" by Jane Addams
(1860-1935) From: Twenty Years at Hull-House with
Autobiographical Notes. by Jane Addams. New York: The MacMillan
Company, 1912 (c.1910) pp. 342-370.
[Editor: Mary Mark Ockerbloom]
CHAPTER XV
THE VALUE OF SOCIAL CLUBS
From the early days at Hull-House, social clubs composed of
English speaking American born young people grew apace. So eager
were they for social life that no mistakes in management could
drive them away. I remember one enthusiastic leader who read
aloud to a club a translation of "Antigone," which she had
selected because she believed that the great themes of the Greek
poets were best suited to young people.

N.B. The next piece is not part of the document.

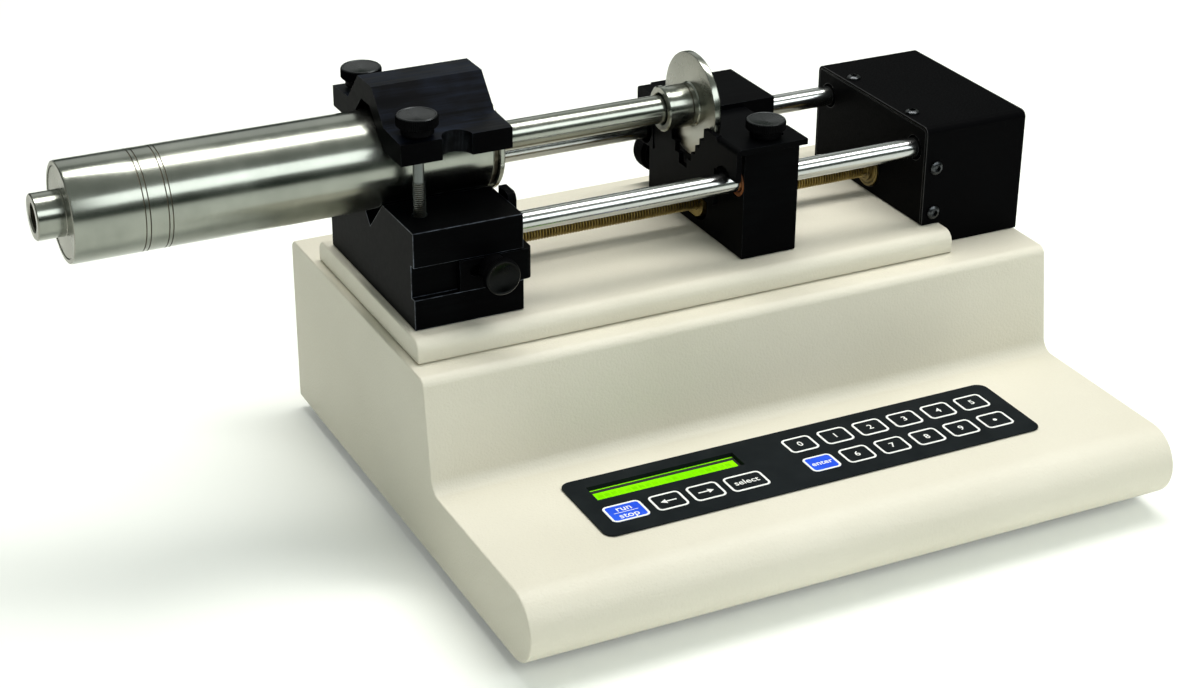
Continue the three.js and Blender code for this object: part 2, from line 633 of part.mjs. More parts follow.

She came into the club
room one evening in time to hear the president call the restive
members to order with the statement, "You might just as well keep
quiet for she is bound to finish it, and the quicker she gets to
reading, the longer time we'll have for dancing." And yet the
same club leader had the pleasure of lending four copies of the
drama to four of the members, and one young man almost literally
committed the entire play to memory.
On the whole we were much impressed by the great desire for
self-improvement, for study and debate, exhibited by many of the
young men. This very tendency, in fact, brought one of the most
promising of our earlier clubs to an untimely end.